College of Architecture and Design
- Type: Public
- Established: 1965; 61 years ago
- Parent institution: University of Tennessee
- Dean: Jason Young
- Location: Knoxville, Tennessee, United States 35°57′09″N 83°55′45″W﻿ / ﻿35.9526°N 83.9291°W
- Website: archdesign.utk.edu

= College of Architecture and Design (University of Tennessee) =

Architecture and design school in Knoxville, Tennessee, United States

The University of Tennessee College of Architecture and Design (CoAD) is the school of architecture, interior architecture, landscape architecture and graphic design at the University of Tennessee in Knoxville, Tennessee, United States. It was founded in 1965 as the «New School of Architecture».

== History ==
In 1965, the University of Tennessee established the New School of Architecture and appointed architect Bill N. Lacy as its first dean, a position he held until 1969.

In 1981, the college moved to its current location in the officially named «Art + Architecture Building», the result of an open-call competition won by son-and-father team Doug McCarty and Bruce McCarty, the latter a partner at McCarty Holsaple McCarty Architects and Interior Designers.

In 1997, the school integrated the School of Interior Architecture —originally named the School of Interior Design— into the college. Two years later, the college officially changed its name to the "College of Architecture and Design".

In 2008, the college launched the School of Landscape Architecture as part of a partnership with the university's Herbert College of Agriculture, becoming the first program of its kind in the state.

In 2014, the college opened the Fab Lab in downtown Knoxville. The 20,000-square-foot facility was renovated to provide students and faculty with access to computer-aided design and manufacturing tools such as computer-numerically controlled routers, mills, laser cutters, 3D printers, and robotics. That same year, architect and faculty member Scott Poole was named dean of the college.

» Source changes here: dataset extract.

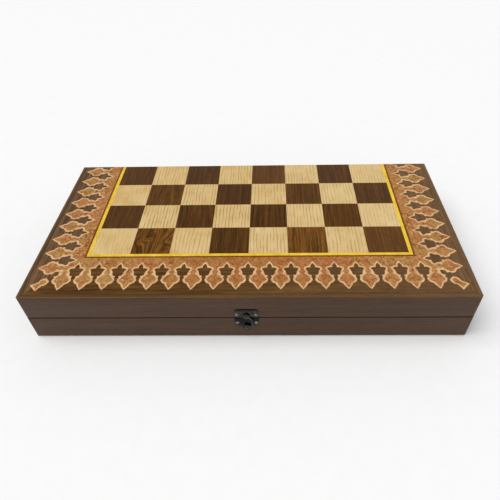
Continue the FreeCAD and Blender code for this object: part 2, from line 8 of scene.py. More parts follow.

In 2019, the college added the School of Graphic Design. The following year, Poole announced he would step down to return to the faculty, after which School of Architecture director Jason Young was named the next dean, and Sarah Lowe was appointed director of the School of Design. In 2021, Milagros Zingoni was named director of the School of Interior Architecture.

== Programs ==

- Bachelor of Science degrees: Architecture, Interior Architecture.
- Bachelor of Fine Arts degree: Graphic Design
- Master of Science degrees: Architecture, Landscape Architecture.